When counsel who share such a singularly haughty appraisal of a case’s evidence, and they are not able to divest themselves from their view when assessing a request for delay, what happens is what I see day after day and time after time: reasonable delay requests are arbitrarily denied. What counsel forget is that the end result of months’ long investigations is sprung on defense attorneys; we don’t receive sometimes weekly and often at least monthly updates from the investigators, we don’t get an advanced look at the sworn statements, and we certainly never are afforded the opportunity to help direct and shape the investigation. No, quite the opposite is true. Defense attorneys receive sometimes hundreds of pages of investigative material and are expected to respond on behalf of clients in an administrative reprimand realm within seven business or even seven calendar days. Separation boards are expected to convene within 15 days of notice of date/ time/ place for members who face Other Than Honorable (OTH) discharge.

What becomes evident in the constant jockeying for position on a calendar is that government counsel do not care that an attorney has more than one client. The issue before them is the shiny thing in their world and should be for you. As much individualized attention as an effective attorney gives to a particular client, most of us do not have one client at a time. Our firm makes it a point not to thinly distribute time and resources over too many clients than we can handle, but we are not able to take on only one case at a time. The government’s insistence on scheduling would appear to take the position that each attorney only has one matter pending at any given time, or at the very least we should.
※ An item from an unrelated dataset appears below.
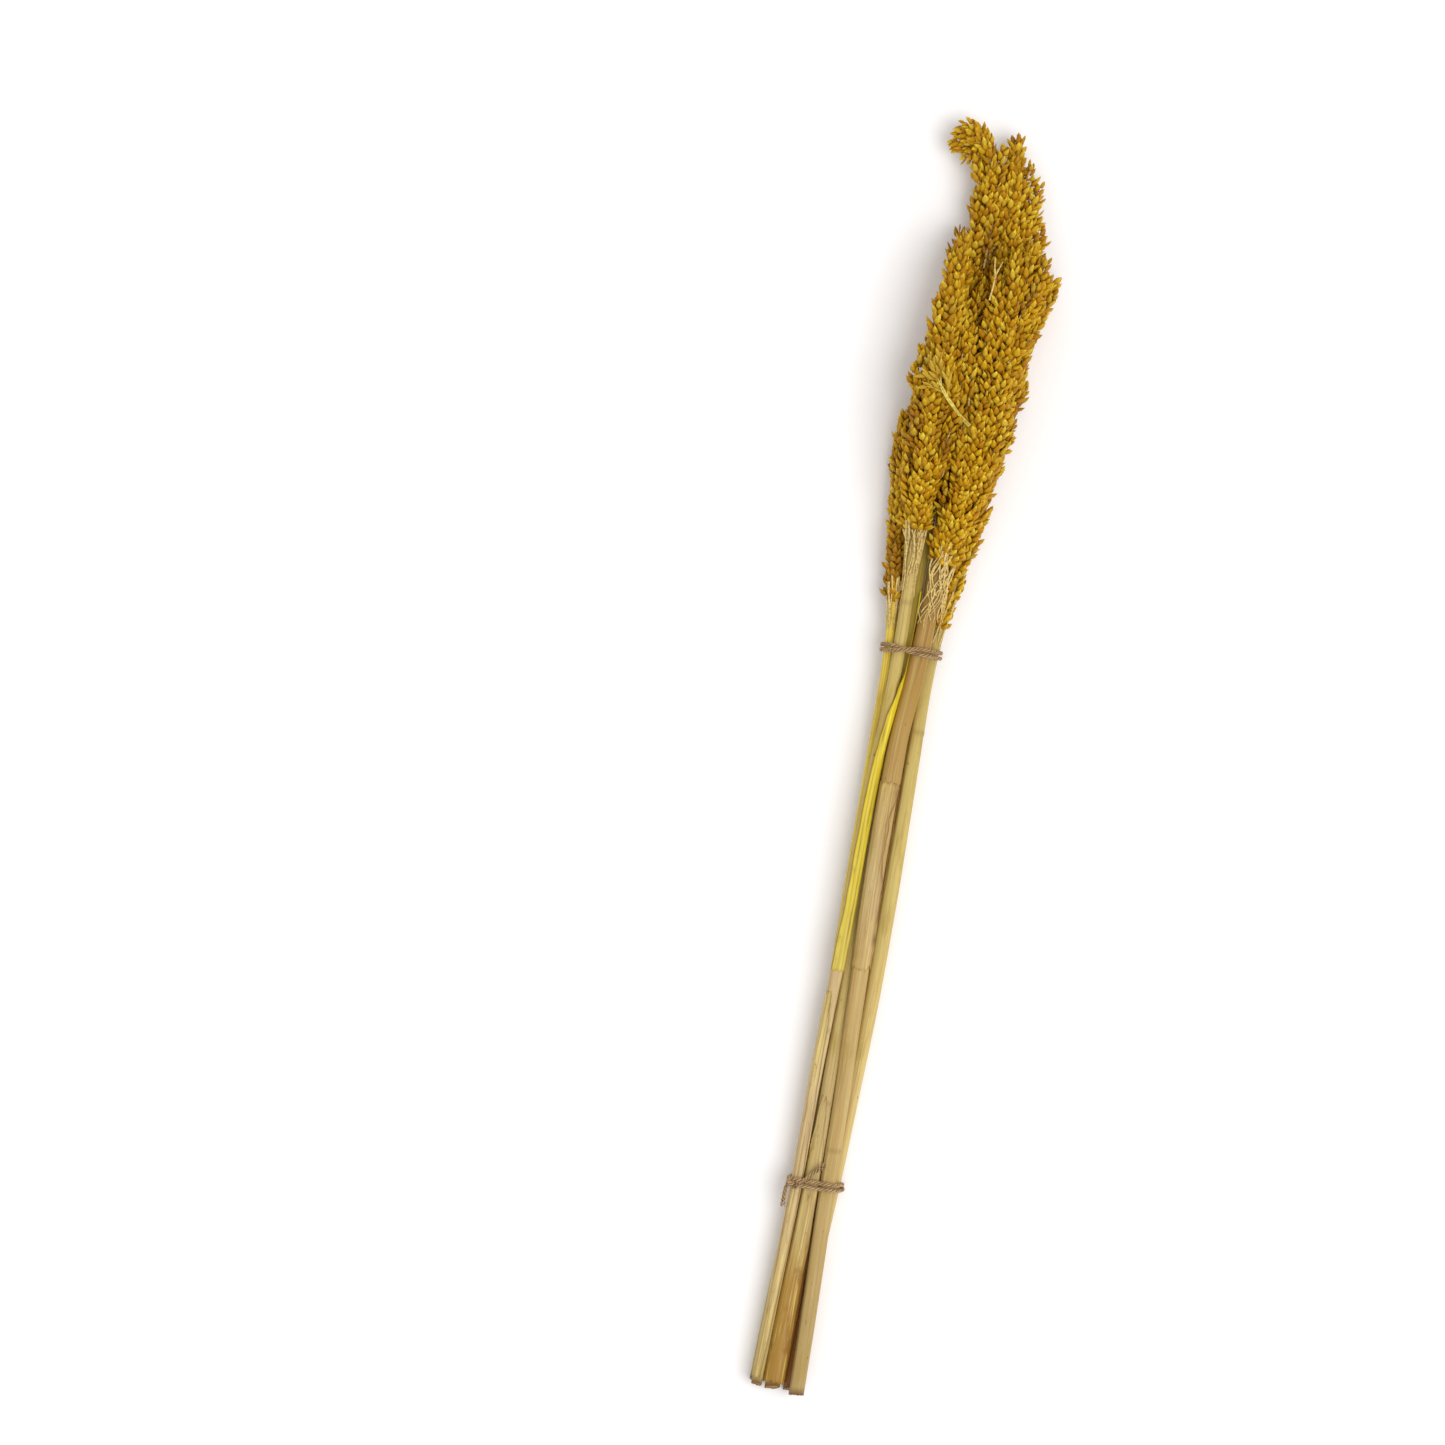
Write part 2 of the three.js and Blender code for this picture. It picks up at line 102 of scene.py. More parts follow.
class Finish:
    """A material: a shader, and the nodes that vary it over a piece."""

    def __init__(self, name, constants):
        self.material = bpy.data.materials.new(name)
        self.material.use_nodes = True
        self.tree = self.material.node_tree
        self.shader = self.tree.nodes["Principled BSDF"]
        for socket, value in constants.items():
            self.put(self.shader.inputs[socket], value)

    def put(self, socket, value):
        if isinstance(value, Wire):
            self.tree.links.new(value.socket, socket)
        else:
            socket.default_value = value

    def node(self, kind, settings=None, sockets=None, out=0):
        made = self.tree.nodes.new(kind)
        for setting, value in (settings or {}).items():
            if setting == "stops":
                ramp = made.color_ramp
                while len(ramp.elements) < len(value):
                    ramp.elements.new(1)
                for element, (place, colour) in zip(ramp.elements, value):
                    element.position = place
                    element.color = tone(*colour)
            else:
                setattr(made, setting, value)
        for place, value in (sockets or {}).items():
            self.put(made.inputs[place], value)
        return Wire(self, made.outputs[out])

    def place(self):
        """Where a point lies in the bundle, in metres."""
        return self.node("ShaderNodeTexCoord", out="Object")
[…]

I attended a recent continuing legal education training event (let’s make sure we don’t call it a “conference”), and a senior Staff Judge Advocate gave a presentation on how to supervise a military justice office. He articulated that the government’s primary goal is to do justice “with a close second for speed.” I submit that speed has given way as the primary focus and that justice is no longer in the forefront when speed has taken on such a significant role. Being deliberate and doing it right the first time is in the best interest of all concerned. A few months ago a new potential client contacted me in need of representation for a board of inquiry. Nothing strange there. But as we continued to speak, I learned that he had twice been to a board of inquiry and each time for errors, it had been “kicked back” so he needed counsel for his third board. Among the defects from the first two boards was an arbitrary denial of delay requested to prepare and to obtain relevant evidence. When the government steamrolls an individual service member for the sake of expedience, the clearest danger is injustice, with a “close second” of losing speed.  Time after time.